Groove Razors podczas koncertu inaugurującego ich pierwszy album
Founded in 2009 by pianist and composer Tomasz Zyrmont and drummer Laurie Lowe, musically this ensemble presents something of a mixed bag, both stylistically and generically. Zyrmont’s songs are obviously accomplished pieces of writing and were performed with great verve and fluency. But it was just how generically permissive, or flexible, his compositions seemed that made them so engaging. Aside from the more obvious funk and R&B-inspired grooves and rhythms that typify much jazz-fusion, there was also a tendency (most apparent in ballad numbers such as ‘Blask’ and ‘Ballad for Venus’) towards a more ambient, relaxed sound. It hinted at the more commercially ‘accessible’ genres of chillout or even smooth jazz. These slower numbers were fairly standard as far as ballads go, but they stood out in large part due to frontman Alan Short’s sensitive and often-mesmerising saxophone playing. Indeed, while his spoken introductions may have betrayed an air of befuddled unworldliness, Short’s playing (whether on alto sax or flute) was generally stunning. As for the remaining members of the quintet, Lorenzo Bassignani was reliable and inventive on bass, and special guest Alex Hutchings often stole the show with his guitar solos.

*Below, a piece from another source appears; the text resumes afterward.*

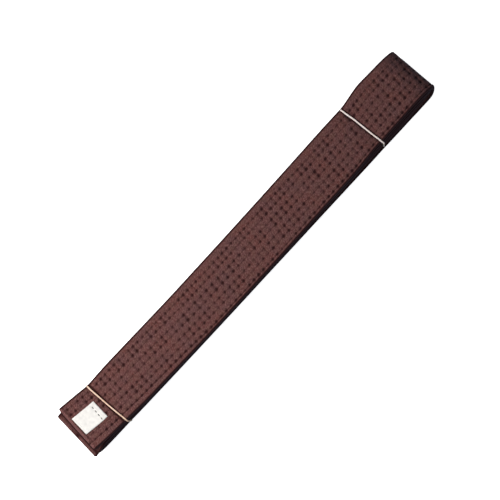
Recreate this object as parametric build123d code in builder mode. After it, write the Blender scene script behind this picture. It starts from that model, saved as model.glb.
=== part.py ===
"""A cotton martial arts belt folded into a hank of eight runs and held by two rubber bands.

Millimetres. +X runs along the hank to its big fold, the two free ends are at -X, and +Z is up.
The origin is under the middle of the hank, on the surface that it lies on.
Run 1 is the top one and run 8 the bottom one.
"""

from build123d import *
import math
import os

# ---- Belt ----
BELT_WIDTH = 40.0
BELT_THICKNESS = 3.4
COVER_WALL = 0.7  # the cover on each face of the core
COVER_EDGE = 0.8  # the cover round each long edge of the core
END_WALL = 1.2  # the cover turned in at each free end
PLY_NAMES = ("core_ply_lower", "core_ply_middle", "core_ply_upper")

# ---- Hank ----
HANK_LENGTH = 374.0
RUN_PITCH = 3.6  # from one run's centre to the next one's
RUN_COUNT = 8
RUN_ORDER = (1, 8, 5, 4, 3, 6, 7, 2)  # the runs in the order that the belt follows them
END_A_INSET = 5.0  # how far the upper free end stops short of the lower one
SMALL_FOLD_INSET = 1.0  # how far the folds at the label's end stop short of the lower free end

# ---- Rubber bands, and the waist that each one presses into the hank ----
BAND_WIDTH = 1.5
BAND_THICKNESS = 1.0
BAND_CLEARANCE = 0.15
BAND_BITE = 1.2  # how deep a band sinks into the top run and into the bottom run
BAND_CORNER = 0.3
WAIST_MARGIN = 0.5  # how much of a waist's floor shows on each side of its band
WAIST_RAMP = 3.0
BANDS = {"rubber_band_lower": (-152.2, 2.6), "rubber_band_upper": (129.0, 5.5)}  # x, degrees from square in plan

# ---- Stitching: three twin-needle passes and one seam row ----
NEEDLE_GAUGE = 4.76
PASS_SPACING = 10.2
FIRST_PASS_Y = 11.9
SEAM_ROW_Y = -16.4
THREAD_WIDTH = 0.5
THREAD_DEPTH = 0.3
ROW_END_GAP = 5.5
END_STITCH_INSET = 2.8
END_STITCH_LENGTH = 34.0

# ---- Label ----
LABEL_LENGTH = 20.7
LABEL_WIDTH = 15.8
LABEL_THICKNESS = 0.3
LABEL_X = -168.5
LABEL_Y = 1.9
LABEL_TURN = -9.3  # degrees in plan
LABEL_LIFT = 0.2  # the free flap's clearance above the belt
LABEL_HINGE_INSET = 5.3  # from the sewn end to the line that the flap turns on
LABEL_HINGE_GAP = 0.3  # each side of that line
LABEL_STITCH_INSET = 4.3
LABEL_STITCH_COUNT = 4
LABEL_STITCH_PITCH = 3.5
LABEL_STITCH_LENGTH = 1.8
LABEL_STITCH_HEIGHT = 0.12

# ---- Worked out from the dimensions above ----
HALF_THICKNESS = BELT_THICKNESS / 2
CORE_THICKNESS = BELT_THICKNESS - 2 * COVER_WALL
PLY_THICKNESS = CORE_THICKNESS / len(PLY_NAMES)
CORE_WIDTH = BELT_WIDTH - 2 * COVER_EDGE
STACK_HEIGHT = (RUN_COUNT - 1) * RUN_PITCH + BELT_THICKNESS
END_B_X = -HANK_LENGTH / 2
END_A_X = END_B_X + END_A_INSET
ROW_YS = [
    FIRST_PASS_Y - PASS_SPACING * twin + side * NEEDLE_GAUGE / 2
    for twin in range(3)
    for side in (1, -1)
] + [SEAM_ROW_Y]


def run_height(run):
    """The height of a run's middle."""
    return HALF_THICKNESS + (RUN_COUNT - run) * RUN_PITCH


def fold_radius(first, second):
    return abs(run_height(first) - run_height(second)) / 2


BIG_FOLD_X = HANK_LENGTH / 2 - fold_radius(1, 8) - HALF_THICKNESS


def fold_centre(index):
    """The centre of the fold after the run at this place in RUN_ORDER, as (x, z)."""
    first, second = RUN_ORDER[index], RUN_ORDER[index + 1]
    z = (run_height(first) + run_height(second)) / 2
    if index % 2 == 0:
        return BIG_FOLD_X, z
    # The fold between runs 6 and 7 sits inside the one between runs 5 and 8.
    outer = (8, 5) if {first, second} <= {5, 6, 7, 8} else (first, second)
    return END_B_X + SMALL_FOLD_INSET + fold_radius(*outer) + HALF_THICKNESS, z


def waist_points(start, end, outward, run, offset):
    """The points of an outer run from x = start to x = end, with a shallow waist at each band."""
    z = run_height(run) + outward * offset
    # The waist dies away through the run, so its inner face stays flat.
    sunk = z - outward * BAND_BITE * (offset + HALF_THICKNESS) / BELT_THICKNESS
    points = [(start, z)]
    for band_x, skew in sorted(BANDS.values(), reverse=start > end):
        way = 1 if end > start else -1
        half_floor = BAND_WIDTH / 2 + BELT_WIDTH / 2 * math.tan(math.radians(skew)) + WAIST_MARGIN
        half_waist = half_floor + WAIST_RAMP
        points += [
            (band_x - way * half_waist, z),
            (band_x - way * half_floor, sunk),
            (band_x + way * half_floor, sunk),
            (band_x + way * half_waist, z),
        ]
    return points + [(end, z)]


def draw_chain(offset, trim):
    """Draw the belt's whole way at an offset from its middle and return its two ends.

    A positive offset is on the face that ends up outside the hank. The free ends are cut back by trim.
    """
    starts_at = END_A_X + trim
    for index, run in enumerate(RUN_ORDER):
        way = 1 if index % 2 == 0 else -1
        last = index == RUN_COUNT - 1
        ends_at = END_B_X + trim if last else fold_centre(index)[0]
        z = run_height(run) + way * offset
        if run in (1, RUN_COUNT):
            points = waist_points(starts_at, ends_at, way, run, offset)
        else:
            points = [(starts_at, z), (ends_at, z)]
        Polyline(*points)
        if index == 0:
            first_end = points[0]
        if last:
            return first_end, points[-1]
        centre = fold_centre(index)
        rises = run_height(RUN_ORDER[index + 1]) > run_height(run)
        turns_left = rises == (way == 1)
        radius = fold_radius(run, RUN_ORDER[index + 1]) + (-offset if turns_left else offset)
        CenterArc(centre, radius, -90 if rises else 90, 180 if turns_left else -180)
        starts_at = centre[0]


def draw_layer(low, high, trim=0.0):
    """Draw the outline of the belt's layer between two offsets, in the lines that are open."""
    high_start, high_end = draw_chain(high, trim)
    low_start, low_end = draw_chain(low, trim)
    Line(high_start, low_start)
    Line(high_end, low_end)


def save(built, name):
    built.part.label = name
    export_step(built.part, f"parts/{name}.step")


NEEDLE_FACE = (HALF_THICKNESS - THREAD_DEPTH, HALF_THICKNESS)
BOBBIN_FACE = (-HALF_THICKNESS, THREAD_DEPTH - HALF_THICKNESS)


def end_stitch_places(end_x, run):
    """The centres of a free end's cross stitching on the run's two faces."""
    reach = HALF_THICKNESS - THREAD_DEPTH / 2
    return [(end_x + END_STITCH_INSET, 0, run_height(run) + side * reach) for side in (1, -1)]


def make_cover():
    """The cotton cover: hollow for the core, with channels that the threads lie in."""
    with BuildPart() as cover:
        with BuildSketch(Plane.XZ):
            with BuildLine():
                draw_layer(-HALF_THICKNESS, HALF_THICKNESS)
            make_face()
        extrude(amount=BELT_WIDTH / 2, both=True)
        with BuildSketch(Plane.XZ):
            with BuildLine():
                draw_layer(-CORE_THICKNESS / 2, CORE_THICKNESS / 2, END_WALL)
            make_face()
        extrude(amount=CORE_WIDTH / 2, both=True, mode=Mode.SUBTRACT)
        for row_y in ROW_YS:
            for face in (NEEDLE_FACE, BOBBIN_FACE):
                with BuildSketch(Plane.XZ.offset(-row_y)):
                    with BuildLine():
                        draw_layer(*face, ROW_END_GAP)
                    make_face()
                extrude(amount=THREAD_WIDTH / 2, both=True, mode=Mode.SUBTRACT)
        with Locations(*end_stitch_places(END_A_X, 1), *end_stitch_places(END_B_X, 2)):
            Box(THREAD_WIDTH, END_STITCH_LENGTH, THREAD_DEPTH, mode=Mode.SUBTRACT)
    save(cover, "cover")


def make_core():
    """The plies inside the cover, from the face inside the hank outwards."""
    for index, name in enumerate(PLY_NAMES):
        low = -CORE_THICKNESS / 2 + index * PLY_THICKNESS
        with BuildPart() as ply:
            with BuildSketch(Plane.XZ):
                with BuildLine():
                    draw_layer(low, low + PLY_THICKNESS, END_WALL)
                make_face()
            extrude(amount=CORE_WIDTH / 2, both=True)
        save(ply, name)


def make_row_threads():
    """Each row's needle thread on the outer face and its bobbin thread on the inner face."""
    for number, row_y in enumerate(ROW_YS, start=1):
        for name, face in (("needle_thread", NEEDLE_FACE), ("bobbin_thread", BOBBIN_FACE)):
            with BuildPart() as thread:
                with BuildSketch(Plane.XZ.offset(-row_y)):
                    with BuildLine():
                        draw_layer(*face, ROW_END_GAP)
                    make_face()
                extrude(amount=THREAD_WIDTH / 2, both=True)
            save(thread, f"{name}_{number}")


def make_end_stitches():
    """The cross stitching that closes each free end."""
    for name, end_x, run in (("end_stitch_a", END_A_X, 1), ("end_stitch_b", END_B_X, 2)):
        with BuildPart() as stitch:
            with Locations(*end_stitch_places(end_x, run)):
                Box(THREAD_WIDTH, END_STITCH_LENGTH, THREAD_DEPTH)
        save(stitch, name)


def label_plane(height):
    """A plane on the label, with its middle as the origin and +X towards its sewn end."""
    turn = math.radians(LABEL_TURN)
    return Plane(origin=(LABEL_X, LABEL_Y, height), x_dir=(math.cos(turn), math.sin(turn), 0))


def make_label():
    """The label's sewn end, its free flap, and the stitches that hold it."""
    hinge_at = LABEL_LENGTH / 2 - LABEL_HINGE_INSET
    hem_length = LABEL_HINGE_INSET - LABEL_HINGE_GAP
    with BuildPart() as hem:
        with BuildSketch(label_plane(STACK_HEIGHT)):
            with Locations((hinge_at + LABEL_HINGE_GAP + hem_length / 2, 0)):
                Rectangle(hem_length, LABEL_WIDTH)
        extrude(amount=LABEL_THICKNESS)
    save(hem, "label_sewn_end")
    flap_length = LABEL_LENGTH - LABEL_HINGE_INSET - LABEL_HINGE_GAP
    with BuildPart() as flap:
        with BuildSketch(label_plane(STACK_HEIGHT + LABEL_LIFT)):
            with Locations((hinge_at - LABEL_HINGE_GAP - flap_length / 2, 0)):
                Rectangle(flap_length, LABEL_WIDTH)
        extrude(amount=LABEL_THICKNESS)
    save(flap, "label_flap")
    with BuildPart() as stitches:
        with BuildSketch(label_plane(STACK_HEIGHT + LABEL_THICKNESS)):
            with Locations((LABEL_LENGTH / 2 - LABEL_STITCH_INSET, 0)):
                with GridLocations(0, LABEL_STITCH_PITCH, 1, LABEL_STITCH_COUNT):
                    Rectangle(THREAD_WIDTH, LABEL_STITCH_LENGTH)
        extrude(amount=LABEL_STITCH_HEIGHT)
    save(stitches, "label_stitching")


def make_bands():
    """The rubber bands, each a flat ring seated in its waist."""
    inner_height = STACK_HEIGHT - 2 * BAND_BITE + 2 * BAND_CLEARANCE
    for name, (band_x, skew_degrees) in BANDS.items():
        skew = math.radians(skew_degrees)
        inner_width = BELT_WIDTH / math.cos(skew) + 2 * BAND_CLEARANCE + BAND_WIDTH * math.tan(skew)
        across = Plane(
            origin=(band_x, 0, STACK_HEIGHT / 2),
            x_dir=(-math.sin(skew), math.cos(skew), 0),
            z_dir=(math.cos(skew), math.sin(skew), 0),
        )
        with BuildPart() as band:
            with BuildSketch(across):
                RectangleRounded(
                    inner_width + 2 * BAND_THICKNESS,
                    inner_height + 2 * BAND_THICKNESS,
                    BAND_CORNER + BAND_THICKNESS,
                )
                RectangleRounded(inner_width, inner_height, BAND_CORNER, mode=Mode.SUBTRACT)
            extrude(amount=BAND_WIDTH / 2, both=True)
        save(band, name)


os.makedirs("parts", exist_ok=True)
make_cover()
make_core()
make_row_threads()
make_end_stitches()
make_label()
make_bands()
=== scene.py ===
"""The look of a cotton martial arts belt, folded into a hank of eight runs and held by two rubber bands.

The belt is built in its own coordinates and then laid into the hank:
    s  the distance along the strip from its upper free end
    w  the distance across it, which is +Y everywhere
    h  the height out of its middle, positive on the face that ends up outside the hank
Lengths are in millimetres until make_mesh() turns them into metres.
"""

import math

import bpy
import numpy as np
from mathutils import Matrix, Vector


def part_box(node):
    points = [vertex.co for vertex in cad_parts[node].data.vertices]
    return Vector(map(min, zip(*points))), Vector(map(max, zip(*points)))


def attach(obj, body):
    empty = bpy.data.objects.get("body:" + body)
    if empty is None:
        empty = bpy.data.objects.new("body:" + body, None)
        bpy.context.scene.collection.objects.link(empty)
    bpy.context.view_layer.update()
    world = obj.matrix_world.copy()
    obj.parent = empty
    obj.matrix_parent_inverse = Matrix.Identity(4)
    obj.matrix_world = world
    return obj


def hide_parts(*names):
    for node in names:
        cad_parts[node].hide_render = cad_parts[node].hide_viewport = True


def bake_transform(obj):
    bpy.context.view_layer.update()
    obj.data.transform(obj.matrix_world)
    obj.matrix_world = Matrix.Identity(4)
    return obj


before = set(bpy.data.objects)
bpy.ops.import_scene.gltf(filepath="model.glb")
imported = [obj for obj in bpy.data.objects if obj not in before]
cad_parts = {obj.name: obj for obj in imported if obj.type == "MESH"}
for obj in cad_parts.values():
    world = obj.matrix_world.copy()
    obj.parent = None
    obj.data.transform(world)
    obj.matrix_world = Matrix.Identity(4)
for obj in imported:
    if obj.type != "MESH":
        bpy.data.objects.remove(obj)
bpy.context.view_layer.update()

MM = 0.001


def cad_box(node):
    """A CAD node's lowest and highest corners in millimetres."""
    low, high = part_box(node)
    return np.array(low) / MM, np.array(high) / MM


def cad_middle(node):
    """The middle of a CAD node's box in millimetres."""
    low, high = cad_box(node)
    return (low + high) / 2


# ---- The belt and the hank, from the frame ----
RUN_COUNT = 8
RUN_ORDER = (1, 8, 5, 4, 3, 6, 7, 2)  # the runs in the order that the belt follows them
ROW_COUNT = 7
COVER_LOW, COVER_HIGH = cad_box("cover")
HALF_WIDTH = (COVER_HIGH[1] - COVER_LOW[1]) / 2
STACK_HEIGHT = COVER_HIGH[2]
BELT_THICKNESS = cad_box("end_stitch_a")[1][2] - cad_box("end_stitch_a")[0][2]
HALF_THICKNESS = BELT_THICKNESS / 2
RUN_PITCH = (STACK_HEIGHT - BELT_THICKNESS) / (RUN_COUNT - 1)
END_STITCH_INSET = 2.8
END_A_X = cad_middle("end_stitch_a")[0] - END_STITCH_INSET
END_B_DRAWN_IN = 0.5  # how far short of its place in the CAD the lower free end lies
END_B_X = cad_middle("end_stitch_b")[0] - END_STITCH_INSET + END_B_DRAWN_IN
SMALL_FOLD_INSET = 1.0  # how far the folds at the label's end stop short of that
SMALL_FOLD_TIP_X = END_B_X + SMALL_FOLD_INSET
BAND_XS = {name: cad_middle(f"rubber_band_{name}")[0] for name in ("lower", "upper")}
ROW_YS = [cad_middle(f"needle_thread_{number}")[1] for number in range(1, ROW_COUNT + 1)]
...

The group was at its best in those songs that successfully combined, or juxtaposed, constituent elements of this ambient ballad style with material that was more upbeat or rhythmically complex. It gave the musicians the opportunity to explore and exploit a truly broad expressive range. Short’s melancholic sax solo at the start of ‘Inspired Thoughts’, for instance, sounded almost like it belonged on a film noir soundtrack. But this gave way every so often to a more buoyant melodic riff, before lapsing into extended upbeat improvisation (again, Short’s screaming alto was quite something to experience). The riveting and darkly introverted ‘Night with You’, which followed, exaggerated the process but in reverse. A driving, repetitive melodic figure played in unison at the start dissolved into a hypnotic web of melodic figurations in the keyboards. On second listening, you can hear how these two different musical ‘worlds’ are alternated and developed (although I wonder if that initial unison riff becomes too repetitive when it’s heard again later in the song). ‘Spinning Groove’, whose rapid opening almost threatened to spin out of control, suddenly descended into a wonderfully broad, electronic soundscape before being recombined with Lowe’s unrelenting drum strokes.
What makes these numbers stand out is the way in which Zyrmont has crafted them into genuinely self-contained pieces that are also full of stylistic, generic and textural variety. This becomes more apparent through repeated listening, and at the same time as revealing deeper complexities within the music, the Groove Razors’ eponymously titled album successfully captures that same sense of tight, yet spontaneous ensemble playing that was so impressive live. No doubt this is thanks in large part to producer and recording engineer Norbert Skopinski, and for me ‘Night with You’ and ‘Blask’ stand out in particular.
Inevitably, however, the one thing you always miss on studio recordings are those little moments of improvisation that can make a live performance so special. Short’s saxophone fanfare while duetting with Hutchings in ‘Duke Dance’ (which doesn’t actually appear on the album) was pure musical irony. Similarly, Hutchings’ and Zyrmont’s conversational duet in ‘Tatitatune’ (which closed the first half) was compelling to say the least. For a band that was only formed last year, it was great to witness each of these musicians simultaneously interacting and engaging with this stylistically varied musical material with such conviction. It spells exciting developments for the future.